I've heard in marriage ministry before that such a ministry isn't needed because "our marriage is good." The thought is if a couple enters a marriage ministry, that means admitting something is wrong. What's wrong---is that line of thinking!
Like I wrote last month, a good marriage can always be better. There is always another level to strive for. A marriage near divorce can survive. A great marriage can work to be excellent. It's a daily, constant work but the rewards are eternal.
Whether your marriage is in that great category or I'm ready to leave, there are things I learned, read, and observed that put boundaries in place that might help you (and me) wherever you are. If you are in a good place, praise God. Don't be complacent, marriage comes in seasons and winter can be brutal if you are not prepared.
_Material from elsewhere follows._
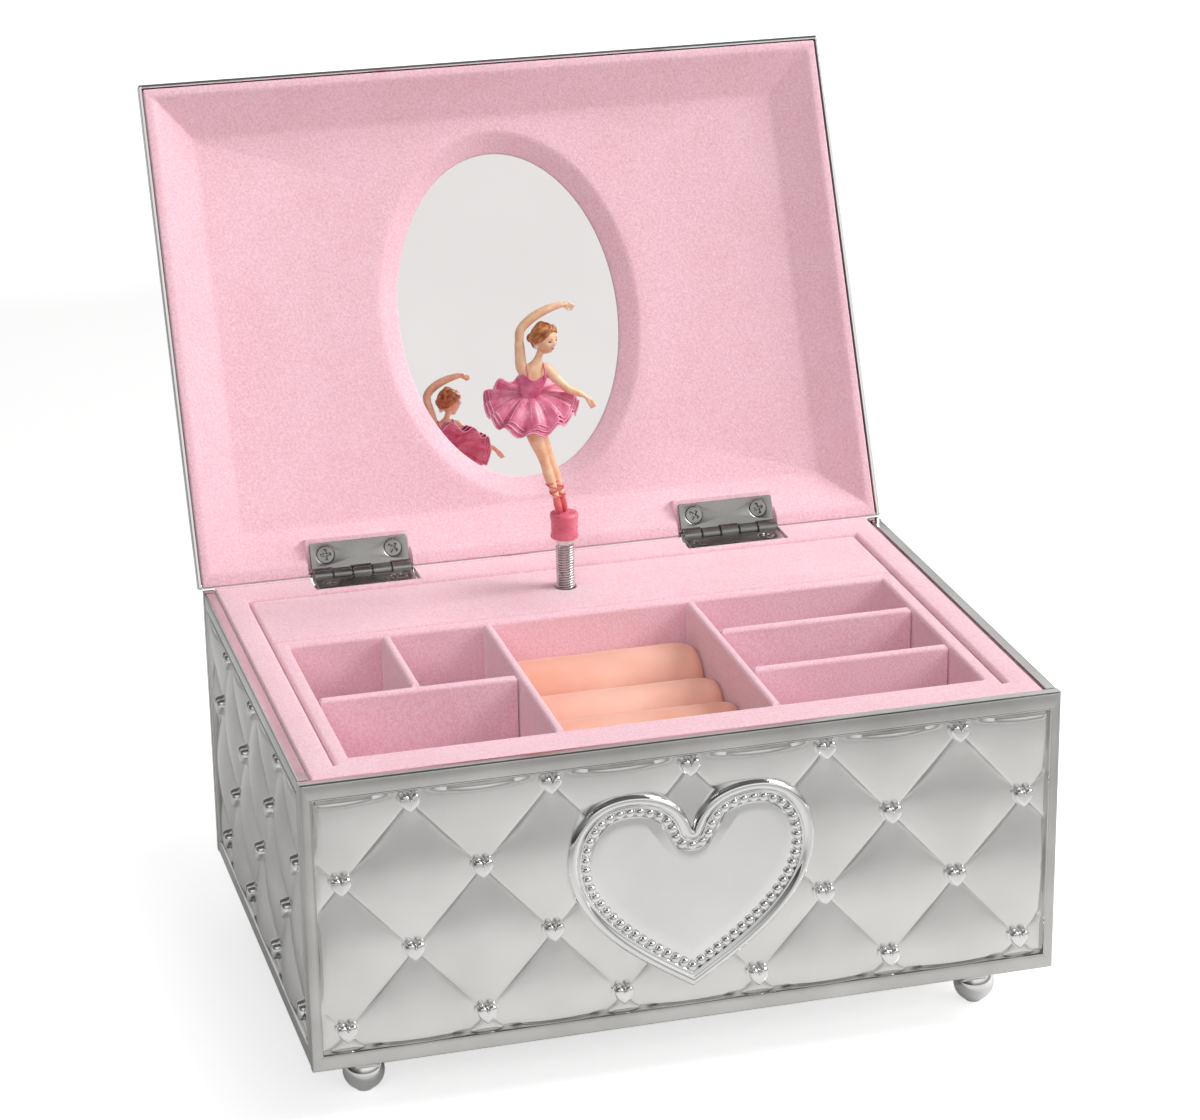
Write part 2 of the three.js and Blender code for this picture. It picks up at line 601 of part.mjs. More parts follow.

Please don't skip this column because you don't think you need it. We all do!
The same for if you are on the brink of separation or divorce. I am not a counselor, I do not want for one second for you to think I am your marriage Savior. BUT I know Who is. I strongly encourage you to seek Biblical, Christian counseling. There are places to go if finances are tight. If your church is Bible believing and speaks on covenant living, make an appointment with a clergy member. There is HOPE!
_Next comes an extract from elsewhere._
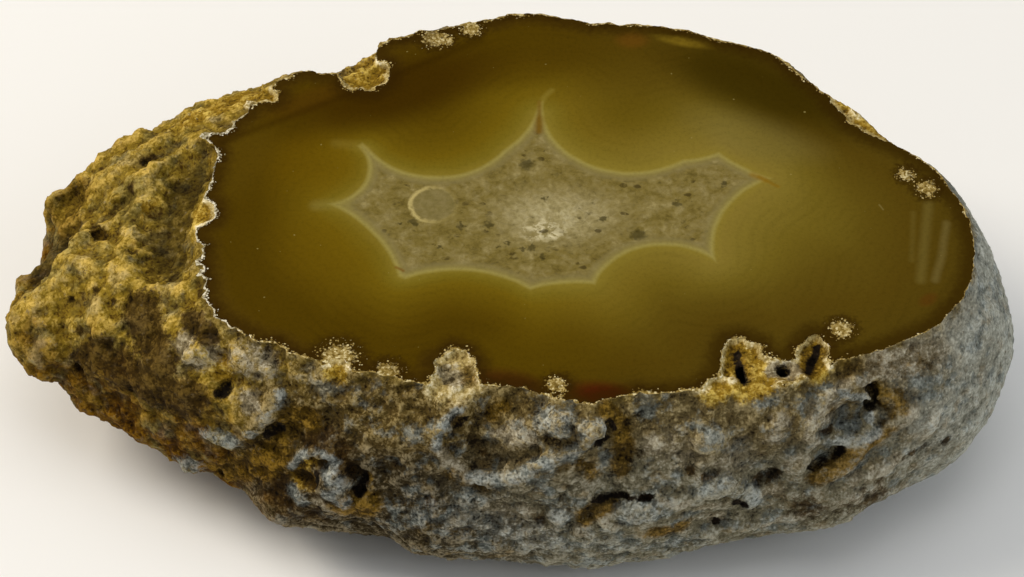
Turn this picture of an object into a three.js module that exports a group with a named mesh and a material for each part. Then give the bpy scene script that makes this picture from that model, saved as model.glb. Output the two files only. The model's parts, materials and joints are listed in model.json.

Here are boundaries for all of us. Again, these are things I picked up a long the way, you might have ones of your own to add, or change, but the point is, pray about what boundaries you need to maintain in marriage and communicate them with your spouse. Your marriage is worth it!
1. Never utter the "d" word in conflict. It's an easy threat to throw, that you want a divorce. Words have power of life and death, do NOT utter death to your marriage, even if you are just speaking it in the heat of the moment. Think about covenant living, this is the standard you entered when you said your vows. I realize there are Biblical situations where divorce is understood. I am talking about the fights you have about money or whatever where your button is pushed and you want to win by saying something harsh. I know you've been there, because I have. We all have. Do not let the word divorce enter your conversation.
2. Even and especially in ministry situations, do not go alone with a member of the opposite sex. My husband has very rose colored glasses when it comes to approaching life. My glass is half empty. But when it comes to appearances and temptations, we both have to deal with reality. When we were youth workers I put this boundary on both of us because you just do not know. One accusation and not only is your ministry over, but your career, your reputation, everything. Just be safe, not sorry. When it comes to babysitters, I picked them up and took them home. When we had boys hang out at our house for youth or young adult ministry, he took them home. I did not give rides to male colleagues alone or go to lunch with one alone. If I thought that might take place, I let my husband know in advance. I want to be accountable. So do you.